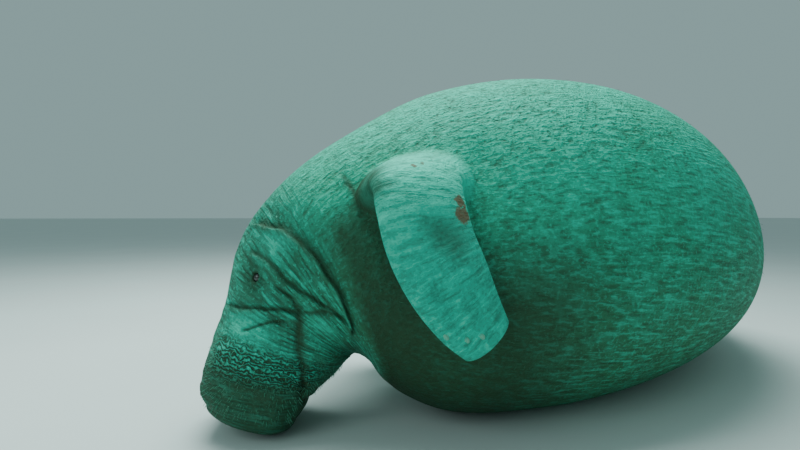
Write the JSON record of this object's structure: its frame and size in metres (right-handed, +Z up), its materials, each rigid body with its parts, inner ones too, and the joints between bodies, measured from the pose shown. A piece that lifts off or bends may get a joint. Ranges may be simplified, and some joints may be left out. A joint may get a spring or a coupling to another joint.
{
  "type": "manatee model",
  "caption": "Still, life-size model of a manatee resting on the bottom, head hanging to feed, fore-flippers hanging, rounded body curving back to a broad flat tail.",
  "frame": {"origin": "on the floor, under the middle of the whole model", "axes": "+Z up, -X forwards past the head, -Y to the animal's left, tail curving off towards +X and +Y"},
  "size_m": [2.4752, 2.0582, 0.8322],
  "materials": {
    "head_skin": "rough, finely wrinkled grey-green hide, darker round the eye",
    "body_skin": "rough grey-green hide with fine lengthwise wrinkles, paler on the back",
    "flipper_skin": "paler grey-green hide, rust-brown patch on the trailing edge",
    "eye": "wet, dark and glossy"
  },
  "bodies": {
    "root": {"muzzle": "head_skin", "head": "head_skin", "lower_jaw": "head_skin", "neck": "body_skin", "shoulders": "body_skin", "barrel": "body_skin", "loin": "body_skin", "tail_stock": "body_skin", "tail_paddle": "body_skin", "left_flipper": "flipper_skin", "right_flipper": "flipper_skin", "left_eye": "eye", "right_eye": "eye"}
  },
  "joints": []
}
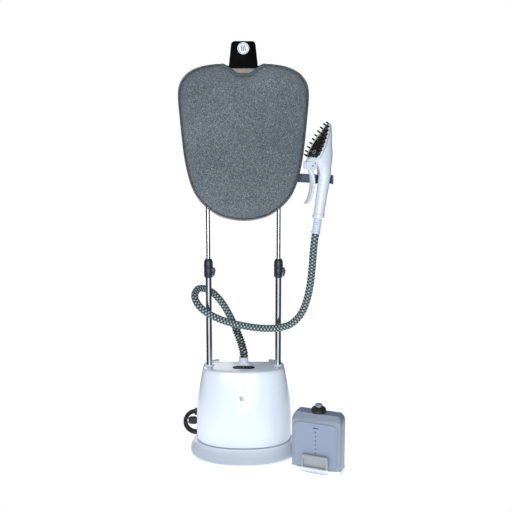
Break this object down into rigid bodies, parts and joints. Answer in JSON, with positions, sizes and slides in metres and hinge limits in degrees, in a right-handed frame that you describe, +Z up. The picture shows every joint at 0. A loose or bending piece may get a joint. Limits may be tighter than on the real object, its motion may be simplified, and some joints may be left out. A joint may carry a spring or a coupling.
{
  "type": "garment steamer",
  "caption": "Standing garment steamer with a padded board on telescopic poles, a steam hose with an iron-shaped brush handset in a side holder, and a separate water tank beside the base.",
  "frame": {"origin": "on the floor midway between the two poles, under the flat underside of the base", "axes": "+Z up along the poles, the front with the display faces -Y, +X to the viewer's right"},
  "size_m": [0.5456, 0.4051, 1.352],
  "materials": {
    "white_shell": "gloss",
    "grey_plastic": "matte",
    "slate_plastic": "matte",
    "holder_plastic": "matte",
    "black_gloss": "gloss",
    "black_rubber": "matte",
    "chrome": "polished",
    "pad_fabric": "woven",
    "beige_board": "matte",
    "plate_metal": "coated",
    "boiler_metal": "cast",
    "pipe_metal": "satin",
    "circuit_board": "matte",
    "hose_braid": "woven cover",
    "cuff_plastic": "satin",
    "tank_plastic": "translucent",
    "grip_plastic": "satin"
  },
  "bodies": {
    "base": {"base_shell": "white_shell", "base_underside_cover": "grey_plastic", "body_shell": "white_shell", "top_cover": "white_shell", "tank_bay_liner": "white_shell", "water_inlet_seat": "grey_plastic", "display_window": "black_gloss", "hose_collar": "white_shell", "boiler": "boiler_metal", "water_pump": "grey_plastic", "steam_pipe": "pipe_metal", "water_feed_hose": "black_rubber", "control_board": "circuit_board", "hose_guard": "black_rubber", "steam_hose": "hose_braid", "cord_gland": "black_rubber", "power_cord": "black_rubber", "cord_coil": "black_rubber", "cord_tie": "black_rubber", "power_plug": "black_rubber", "foot_front_left": "black_rubber", "foot_front_right": "black_rubber", "foot_rear_left": "black_rubber", "foot_rear_right": "black_rubber", "pole_ring_left": "white_shell", "lower_tube_left": "chrome", "clamp_collar_left": "slate_plastic", "clamp_cap_left": "slate_plastic", "pole_ring_right": "white_shell", "lower_tube_right": "chrome", "clamp_collar_right": "slate_plastic", "clamp_cap_right": "slate_plastic"},
    "mast": {"upper_tube_left": "chrome", "upper_tube_right": "chrome", "top_bridge": "slate_plastic", "lower_bridge": "slate_plastic", "board_panel": "beige_board", "board_pad": "pad_fabric", "hanger_head": "black_gloss", "head_badge": "white_shell", "holder_clip": "holder_plastic", "holder_cradle": "holder_plastic"},
    "handset": {"handset_shell": "white_shell", "steam_plate": "plate_metal", "brush_frame": "white_shell", "brush_bristles": "black_rubber", "lever_pin": "slate_plastic", "hose_cuff": "cuff_plastic"},
    "tank": {"tank_base": "white_shell", "tank_shell": "tank_plastic", "tank_grip": "grip_plastic"},
    "squeeze_lever_body": {"squeeze_lever": "white_shell"},
    "steam_switch_body": {"steam_switch": "grey_plastic"},
    "clamp_lever_left_body": {"clamp_lever_left": "slate_plastic"},
    "clamp_lever_right_body": {"clamp_lever_right": "slate_plastic"},
    "tank_cap_body": {"tank_cap": "black_rubber"},
    "tank_valve_body": {"tank_valve": "tank_plastic"}
  },
  "joints": [
    {"name": "mast_slide", "type": "slide", "parent": "base", "child": "mast", "axis": [0, 0, 1], "range_m": [-0.195, 0.05], "deforming": ["steam_hose"]},
    {"name": "clamp_lever_left_flip", "type": "hinge", "parent": "base", "child": "clamp_lever_left_body", "pos_m": [-0.097, 0, 0.6255], "axis": [0, -1, 0], "range_deg": [0, 100]},
    {"name": "clamp_lever_right_flip", "type": "hinge", "parent": "base", "child": "clamp_lever_right_body", "pos_m": [0.133, 0, 0.6255], "axis": [0, -1, 0], "range_deg": [0, 100]},
    {"name": "handset_tip_out", "type": "hinge", "parent": "mast", "child": "handset", "pos_m": [0.2294, -0.085, 0.759], "axis": [1, 0, 0], "range_deg": [0, 35], "deforming": ["steam_hose"]},
    {"name": "squeeze_lever_pull", "type": "hinge", "parent": "handset", "child": "squeeze_lever_body", "pos_m": [0.21035, -0.096, 0.973], "axis": [0.5, -0.866, 0], "range_deg": [0, 8], "stiffness_Nm_per_rad": 0.5, "springref_deg": -8.59},
    {"name": "steam_switch_press", "type": "slide", "parent": "handset", "child": "steam_switch_body", "axis": [0.866, 0.5, 0], "range_m": [0, 0.002], "stiffness_N_per_m": 300, "springref_m": -0.002},
    {"name": "tank_lift", "type": "slide", "parent": "base", "child": "tank", "axis": [0, 0, 1], "range_m": [0, 0.15]},
    {"name": "tank_cap_unscrew", "type": "hinge", "parent": "tank", "child": "tank_cap_body", "pos_m": [0.2405, -0.168, 0.204], "axis": [0, 0, 1], "range_deg": [0, 180]},
    {"name": "tank_valve_press", "type": "slide", "parent": "tank_cap_body", "child": "tank_valve_body", "axis": [0, 0, -1], "range_m": [0, 0.004], "stiffness_N_per_m": 250, "springref_m": -0.003}
  ]
}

■ **The problem**
Write out all records exactly, keeping every detail.

■ **Answer to this problem**
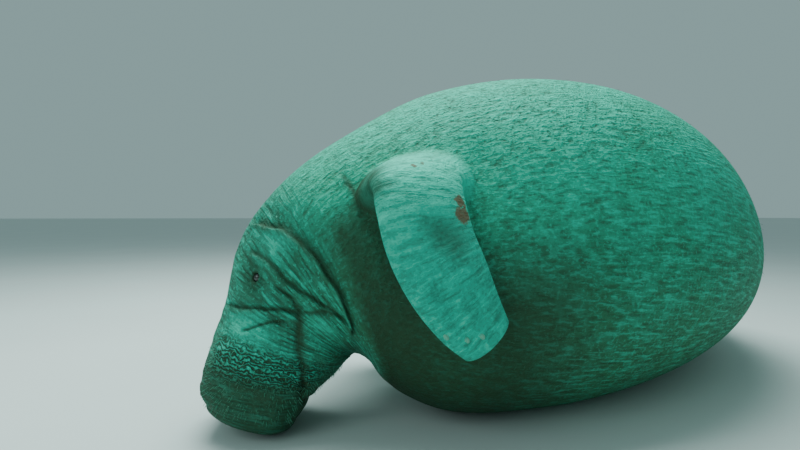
Write the JSON record of this object's structure: its frame and size in metres (right-handed, +Z up), its materials, each rigid body with its parts, inner ones too, and the joints between bodies, measured from the pose shown. A piece that lifts off or bends may get a joint. Ranges may be simplified, and some joints may be left out. A joint may get a spring or a coupling to another joint.
{
  "type": "manatee model",
  "caption": "Still, life-size model of a manatee resting on the bottom, head hanging to feed, fore-flippers hanging, rounded body curving back to a broad flat tail.",
  "frame": {"origin": "on the floor, under the middle of the whole model", "axes": "+Z up, -X forwards past the head, -Y to the animal's left, tail curving off towards +X and +Y"},
  "size_m": [2.4752, 2.0582, 0.8322],
  "materials": {
    "head_skin": "rough, finely wrinkled grey-green hide, darker round the eye",
    "body_skin": "rough grey-green hide with fine lengthwise wrinkles, paler on the back",
    "flipper_skin": "paler grey-green hide, rust-brown patch on the trailing edge",
    "eye": "wet, dark and glossy"
  },
  "bodies": {
    "root": {"muzzle": "head_skin", "head": "head_skin", "lower_jaw": "head_skin", "neck": "body_skin", "shoulders": "body_skin", "barrel": "body_skin", "loin": "body_skin", "tail_stock": "body_skin", "tail_paddle": "body_skin", "left_flipper": "flipper_skin", "right_flipper": "flipper_skin", "left_eye": "eye", "right_eye": "eye"}
  },
  "joints": []
}
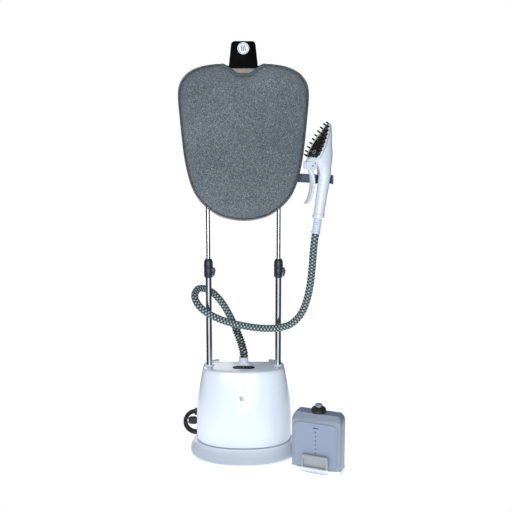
Break this object down into rigid bodies, parts and joints. Answer in JSON, with positions, sizes and slides in metres and hinge limits in degrees, in a right-handed frame that you describe, +Z up. The picture shows every joint at 0. A loose or bending piece may get a joint. Limits may be tighter than on the real object, its motion may be simplified, and some joints may be left out. A joint may carry a spring or a coupling.
{
  "type": "garment steamer",
  "caption": "Standing garment steamer with a padded board on telescopic poles, a steam hose with an iron-shaped brush handset in a side holder, and a separate water tank beside the base.",
  "frame": {"origin": "on the floor midway between the two poles, under the flat underside of the base", "axes": "+Z up along the poles, the front with the display faces -Y, +X to the viewer's right"},
  "size_m": [0.5456, 0.4051, 1.352],
  "materials": {
    "white_shell": "gloss",
    "grey_plastic": "matte",
    "slate_plastic": "matte",
    "holder_plastic": "matte",
    "black_gloss": "gloss",
    "black_rubber": "matte",
    "chrome": "polished",
    "pad_fabric": "woven",
    "beige_board": "matte",
    "plate_metal": "coated",
    "boiler_metal": "cast",
    "pipe_metal": "satin",
    "circuit_board": "matte",
    "hose_braid": "woven cover",
    "cuff_plastic": "satin",
    "tank_plastic": "translucent",
    "grip_plastic": "satin"
  },
  "bodies": {
    "base": {"base_shell": "white_shell", "base_underside_cover": "grey_plastic", "body_shell": "white_shell", "top_cover": "white_shell", "tank_bay_liner": "white_shell", "water_inlet_seat": "grey_plastic", "display_window": "black_gloss", "hose_collar": "white_shell", "boiler": "boiler_metal", "water_pump": "grey_plastic", "steam_pipe": "pipe_metal", "water_feed_hose": "black_rubber", "control_board": "circuit_board", "hose_guard": "black_rubber", "steam_hose": "hose_braid", "cord_gland": "black_rubber", "power_cord": "black_rubber", "cord_coil": "black_rubber", "cord_tie": "black_rubber", "power_plug": "black_rubber", "foot_front_left": "black_rubber", "foot_front_right": "black_rubber", "foot_rear_left": "black_rubber", "foot_rear_right": "black_rubber", "pole_ring_left": "white_shell", "lower_tube_left": "chrome", "clamp_collar_left": "slate_plastic", "clamp_cap_left": "slate_plastic", "pole_ring_right": "white_shell", "lower_tube_right": "chrome", "clamp_collar_right": "slate_plastic", "clamp_cap_right": "slate_plastic"},
    "mast": {"upper_tube_left": "chrome", "upper_tube_right": "chrome", "top_bridge": "slate_plastic", "lower_bridge": "slate_plastic", "board_panel": "beige_board", "board_pad": "pad_fabric", "hanger_head": "black_gloss", "head_badge": "white_shell", "holder_clip": "holder_plastic", "holder_cradle": "holder_plastic"},
    "handset": {"handset_shell": "white_shell", "steam_plate": "plate_metal", "brush_frame": "white_shell", "brush_bristles": "black_rubber", "lever_pin": "slate_plastic", "hose_cuff": "cuff_plastic"},
    "tank": {"tank_base": "white_shell", "tank_shell": "tank_plastic", "tank_grip": "grip_plastic"},
    "squeeze_lever_body": {"squeeze_lever": "white_shell"},
    "steam_switch_body": {"steam_switch": "grey_plastic"},
    "clamp_lever_left_body": {"clamp_lever_left": "slate_plastic"},
    "clamp_lever_right_body": {"clamp_lever_right": "slate_plastic"},
    "tank_cap_body": {"tank_cap": "black_rubber"},
    "tank_valve_body": {"tank_valve": "tank_plastic"}
  },
  "joints": [
    {"name": "mast_slide", "type": "slide", "parent": "base", "child": "mast", "axis": [0, 0, 1], "range_m": [-0.195, 0.05], "deforming": ["steam_hose"]},
    {"name": "clamp_lever_left_flip", "type": "hinge", "parent": "base", "child": "clamp_lever_left_body", "pos_m": [-0.097, 0, 0.6255], "axis": [0, -1, 0], "range_deg": [0, 100]},
    {"name": "clamp_lever_right_flip", "type": "hinge", "parent": "base", "child": "clamp_lever_right_body", "pos_m": [0.133, 0, 0.6255], "axis": [0, -1, 0], "range_deg": [0, 100]},
    {"name": "handset_tip_out", "type": "hinge", "parent": "mast", "child": "handset", "pos_m": [0.2294, -0.085, 0.759], "axis": [1, 0, 0], "range_deg": [0, 35], "deforming": ["steam_hose"]},
    {"name": "squeeze_lever_pull", "type": "hinge", "parent": "handset", "child": "squeeze_lever_body", "pos_m": [0.21035, -0.096, 0.973], "axis": [0.5, -0.866, 0], "range_deg": [0, 8], "stiffness_Nm_per_rad": 0.5, "springref_deg": -8.59},
    {"name": "steam_switch_press", "type": "slide", "parent": "handset", "child": "steam_switch_body", "axis": [0.866, 0.5, 0], "range_m": [0, 0.002], "stiffness_N_per_m": 300, "springref_m": -0.002},
    {"name": "tank_lift", "type": "slide", "parent": "base", "child": "tank", "axis": [0, 0, 1], "range_m": [0, 0.15]},
    {"name": "tank_cap_unscrew", "type": "hinge", "parent": "tank", "child": "tank_cap_body", "pos_m": [0.2405, -0.168, 0.204], "axis": [0, 0, 1], "range_deg": [0, 180]},
    {"name": "tank_valve_press", "type": "slide", "parent": "tank_cap_body", "child": "tank_valve_body", "axis": [0, 0, -1], "range_m": [0, 0.004], "stiffness_N_per_m": 250, "springref_m": -0.003}
  ]
}